# Exercise instructions
Extract, word for word, every line from the one containing "# Rows of key" through the one containing "for node in", with both end lines kept.

# Data records
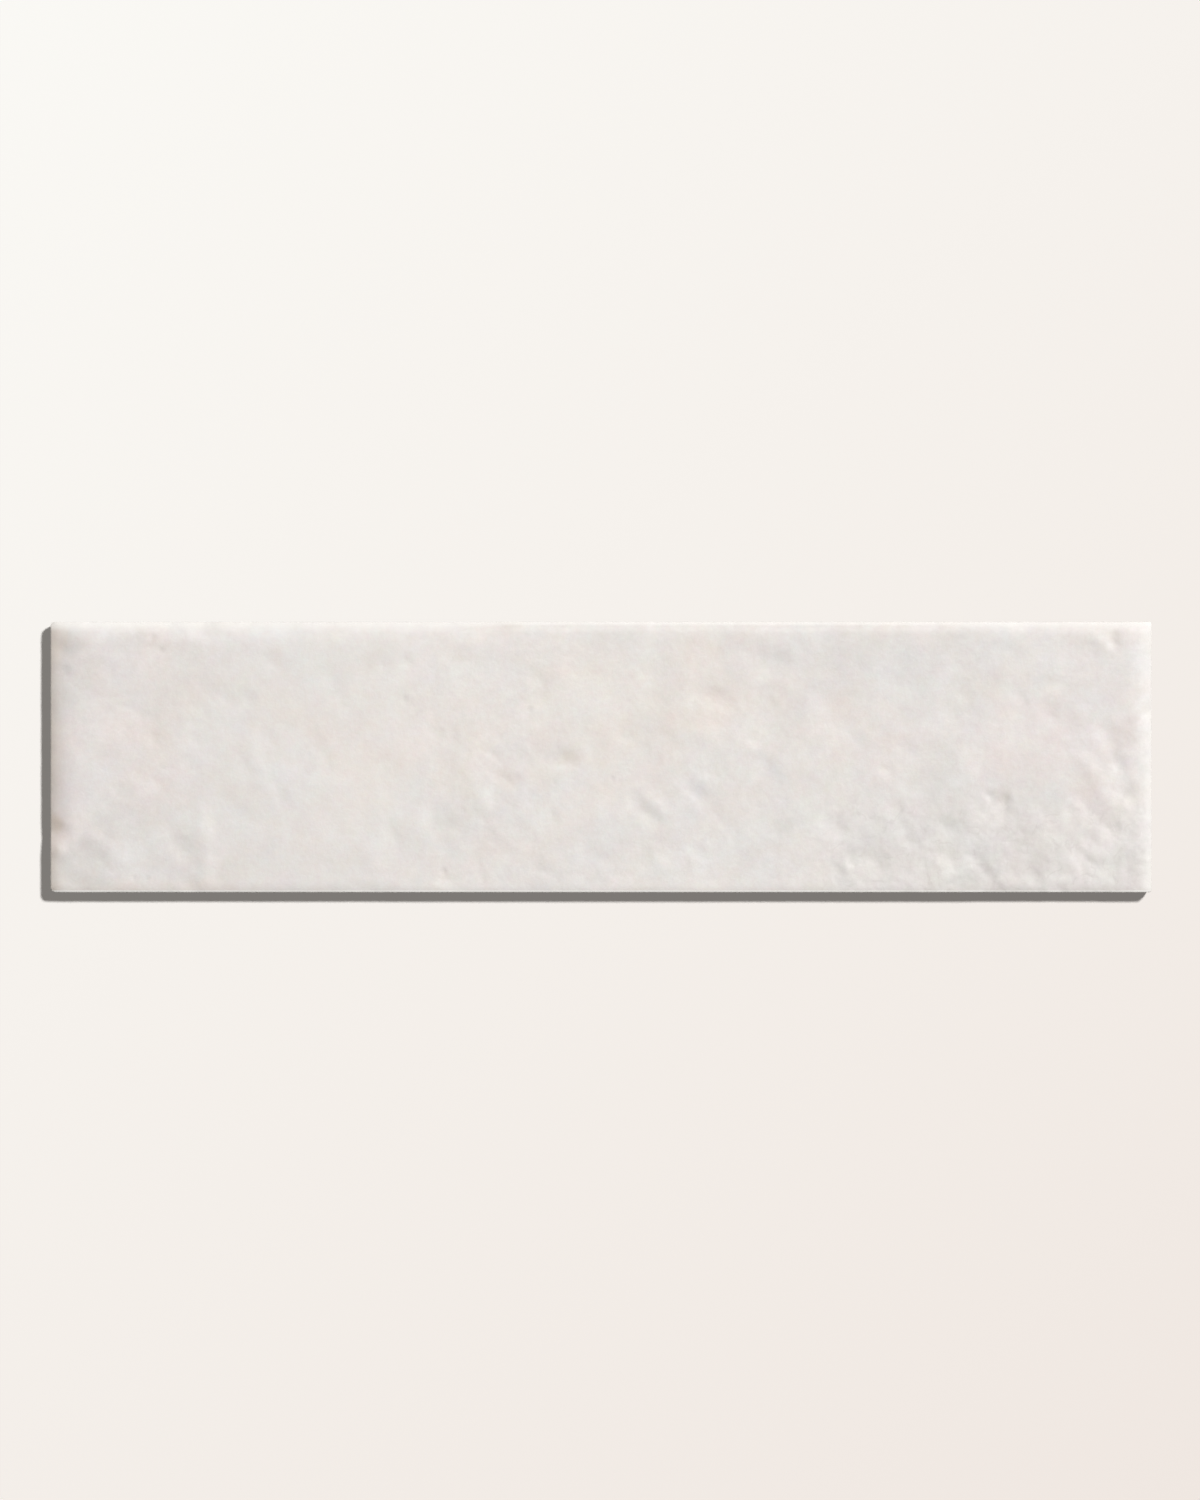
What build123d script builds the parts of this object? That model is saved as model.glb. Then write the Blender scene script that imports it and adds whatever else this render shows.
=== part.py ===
from build123d import *
import os

# A long, narrow porcelain tile, pressed and fired as one piece, with a glazed face that rolls off
# at its edges and shallow key pockets in its back. Millimetres, +X along the tile, +Z out of the
# glazed face. The origin is at the middle of the back, on the plane that the tile is bedded on.

# Overall sizes, the thickness taken over the highest points of the face
tile_length = 246.0
tile_width = 60.4
tile_thickness = 9.0

# Outline and sides
corner_radius = 1.0
land_height = 3.0
side_draft = 0.4
foot_height = 0.4
foot_inset = 0.3

# Rolled edge of the glazed face
roll_width = 2.2
roll_depth = 0.9

# Key pockets pressed into the back
key_depth = 0.7
key_pitch = 15.0
key_rib = 2.2
key_rim = 4.0
key_corner_radius = 1.2
key_taper = 20.0

# Heights at which the side changes, from the face down
roll_start = tile_thickness - roll_depth
land_start = roll_start - land_height

# The back is smaller than the face by the draft of the mould
back_length = tile_length - 2 * side_draft
back_width = tile_width - 2 * side_draft
foot_length = back_length - 2 * foot_inset
foot_width = back_width - 2 * foot_inset

# Distance that a cutting outline stands clear of the tile
clear = 5.0


def even_count(span):
    """Pockets across a span, an even number so that a rib runs down the middle of the tile."""
    return 2 * max(1, round(span / (2 * key_pitch)))


def pocket_size(span, count):
    """Length of each of the equal pockets between the rims of a span."""
    return (span - 2 * key_rim - (count - 1) * key_rib) / count


def roll_section(span):
    """Section across the tile: a quarter ellipse from the face down each side, then clear of it."""
    half = span / 2
    with BuildSketch() as section:
        with BuildLine():
            EllipticalCenterArc((half - roll_width, roll_start), roll_width, roll_depth, arc_size=90)
            Line((half - roll_width, tile_thickness), (0, tile_thickness))
            Polyline((half, roll_start), (half + clear, roll_start), (half + clear, -clear), (0, -clear))
            mirror(about=Plane.YZ)
        make_face()
    return section.sketch_local


with BuildPart() as tile:
    # The sides lean out from the foot to the land below the rolled edge
    with BuildSketch(Plane.XY):
        RectangleRounded(foot_length, foot_width, corner_radius)
    with BuildSketch(Plane.XY.offset(foot_height)):
        RectangleRounded(back_length, back_width, corner_radius)
    loft(ruled=True)
    with BuildSketch(Plane.XY.offset(foot_height)):
        RectangleRounded(back_length, back_width, corner_radius)
    with BuildSketch(Plane.XY.offset(land_start)):
        RectangleRounded(tile_length, tile_width, corner_radius)
    loft(ruled=True)

    # The upright land and the block that the face is rolled out of
    with BuildSketch(Plane.XY.offset(land_start)):
        RectangleRounded(tile_length, tile_width, corner_radius)
    extrude(amount=tile_thickness - land_start)

    # The rolled edge, cut along the tile's length and then across its ends
    with BuildSketch(Plane.YZ):
        add(roll_section(tile_width))
    extrude(amount=tile_length / 2 + clear, both=True, mode=Mode.INTERSECT)
    with BuildSketch(Plane.XZ):
        add(roll_section(tile_length))
    extrude(amount=tile_width / 2 + clear, both=True, mode=Mode.INTERSECT)

    # Rows of key pockets with ribs between them and a plain rim around them
    columns = even_count(foot_length - 2 * key_rim)
    rows = even_count(foot_width - 2 * key_rim)
    pocket_length = pocket_size(foot_length, columns)
    pocket_width = pocket_size(foot_width, rows)
    with BuildSketch(Plane.XY):
        with GridLocations(pocket_length + key_rib, pocket_width + key_rib, columns, rows):
            RectangleRounded(pocket_length, pocket_width, key_corner_radius)
    extrude(amount=key_depth, taper=key_taper, mode=Mode.SUBTRACT)

tile.part.label = "tile"

os.makedirs("parts", exist_ok=True)
export_step(tile.part, "parts/tile.step")

print("pockets", columns, "by", rows, "each", round(pocket_length, 2), "by", round(pocket_width, 2))
print("volume", round(tile.part.volume), "mm3, mass at 2.3 g/cm3", round(tile.part.volume * 2.3e-6, 3), "kg")
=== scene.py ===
import math
import random

import bmesh
import bpy
import numpy as np
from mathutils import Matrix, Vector


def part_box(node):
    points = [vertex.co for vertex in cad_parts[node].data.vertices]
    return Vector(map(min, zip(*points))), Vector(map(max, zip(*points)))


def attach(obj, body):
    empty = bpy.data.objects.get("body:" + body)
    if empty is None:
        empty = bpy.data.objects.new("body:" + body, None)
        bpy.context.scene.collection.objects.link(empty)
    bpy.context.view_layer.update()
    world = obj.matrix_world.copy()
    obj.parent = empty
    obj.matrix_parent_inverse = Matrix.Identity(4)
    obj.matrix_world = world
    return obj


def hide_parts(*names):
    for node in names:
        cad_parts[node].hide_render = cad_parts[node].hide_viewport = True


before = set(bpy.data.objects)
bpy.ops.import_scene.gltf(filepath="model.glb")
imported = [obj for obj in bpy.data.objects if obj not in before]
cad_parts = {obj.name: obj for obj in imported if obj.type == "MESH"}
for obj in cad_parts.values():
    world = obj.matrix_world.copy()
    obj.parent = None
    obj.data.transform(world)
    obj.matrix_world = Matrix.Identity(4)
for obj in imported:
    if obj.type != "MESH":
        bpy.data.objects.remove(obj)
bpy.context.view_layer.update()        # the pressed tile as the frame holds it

# A glazed porcelain tile, lying on its keyed back with its uneven face up.
# Metres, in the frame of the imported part: +X along the tile and +Z out of the face.

MM = 0.001

# The tile's own sizes, taken from the part
low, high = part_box("tile")
LENGTH = high.x - low.x
WIDTH = high.y - low.y
CREST = high.z

# Pressed outline and sides
CORNERS = {"near left": (-1, -1, 1.2 * MM), "far left": (-1, 1, 0.8 * MM),
           "near right": (1, -1, 0.6 * MM), "far right": (1, 1, 0.6 * MM)}
SIDE_DRAFT = 0.4 * MM
FOOT_INSET = 0.3 * MM
FOOT_HEIGHT = 0.4 * MM
LAND_FOOT = 5.1 * MM
ARRIS = 0.16 * MM

# Key pockets in the back
KEY_COLUMNS = 16
KEY_ROWS = 4
KEY_DEPTH = 0.7 * MM
KEY_RIB = 2.2 * MM
KEY_RIM = 4.0 * MM
KEY_CORNER = 1.2 * MM
KEY_TAPER = math.radians(20)

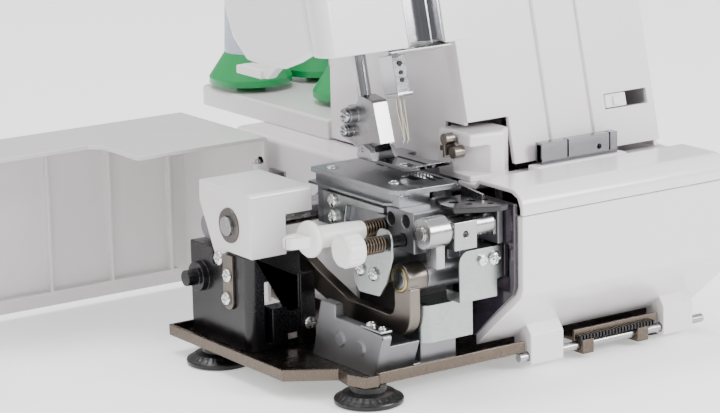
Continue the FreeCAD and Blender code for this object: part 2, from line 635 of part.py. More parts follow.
def right_wall():
    wall = Piece("right_wall", whole=False)
    outline = [("9.5", "14"), ("base_back", "14"), ("base_back", "base_top"), ("tower_back", "base_top"),
               ("panel_y + 6", "base_top"), ("panel_y + 6", "seam_z - 1"), ("9.5", "seam_z - 1")]
    wall.grow("YZ", [outline], "base_right + 0.3", "base_right + 0.3 + skin")
    holes = [("shaft_y", "shaft_z", "shaft_radius + 2")]
    wall.cut("YZ", holes, "base_right", "base_right + 4")
    wall.cut("YZ", [square("180", "194", "40", "62"), square("206", "222", "42", "60")], "base_right", "base_right + 4")
    return wall


# ----------------------------------------------------------------------------------- thread stand

CONES = (("107", "278"), ("159.5", "278"), ("130", "196"), ("183", "196"))
MAST = ("158", "237")


def make_spools():
    holders, threads = [], []
    for x, y in CONES:
        seat = ring("Z", x, y, "tray_top", "cone_z - tray_top + 0.01", "9", "3")
        rim = ring("Z", x, y, "cone_z", "4", "cone_radius", "3")
        cone = doc.addObject("Part::Cone", "cone")
        bind(cone, Radius1="cone_radius", Radius2="spool_radius", Height="15")
        bind(cone, Placement__Base__x=x, Placement__Base__y=y, Placement__Base__z="cone_z + 4")
        holders.append(together(seat, rim, less(cone, rod("Z", x, y, "cone_z + 4", "15", "3"))))
        spool = doc.addObject("Part::Cone", "spool")
        bind(spool, Radius1="spool_radius", Radius2="spool_radius - 3", Height="spool_top - cone_z - 19")
        bind(spool, Placement__Base__x=x, Placement__Base__y=y, Placement__Base__z="cone_z + 19")
        threads.append(less(spool, rod("Z", x, y, "cone_z + 18", "120", "4")))
    group("cone_holders", holders)
    group("thread_cones", threads)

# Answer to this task
    # Rows of key pockets with ribs between them and a plain rim around them
    columns = even_count(foot_length - 2 * key_rim)
    rows = even_count(foot_width - 2 * key_rim)
    pocket_length = pocket_size(foot_length, columns)
    pocket_width = pocket_size(foot_width, rows)
    with BuildSketch(Plane.XY):
        with GridLocations(pocket_length + key_rib, pocket_width + key_rib, columns, rows):
            RectangleRounded(pocket_length, pocket_width, key_corner_radius)
    extrude(amount=key_depth, taper=key_taper, mode=Mode.SUBTRACT)

tile.part.label = "tile"

os.makedirs("parts", exist_ok=True)
export_step(tile.part, "parts/tile.step")

print("pockets", columns, "by", rows, "each", round(pocket_length, 2), "by", round(pocket_width, 2))
print("volume", round(tile.part.volume), "mm3, mass at 2.3 g/cm3", round(tile.part.volume * 2.3e-6, 3), "kg")
=== scene.py ===
import math
import random

import bmesh
import bpy
import numpy as np
from mathutils import Matrix, Vector


def part_box(node):
    points = [vertex.co for vertex in cad_parts[node].data.vertices]
    return Vector(map(min, zip(*points))), Vector(map(max, zip(*points)))


def attach(obj, body):
    empty = bpy.data.objects.get("body:" + body)
    if empty is None:
        empty = bpy.data.objects.new("body:" + body, None)
        bpy.context.scene.collection.objects.link(empty)
    bpy.context.view_layer.update()
    world = obj.matrix_world.copy()
    obj.parent = empty
    obj.matrix_parent_inverse = Matrix.Identity(4)
    obj.matrix_world = world
    return obj


def hide_parts(*names):
    for node in names:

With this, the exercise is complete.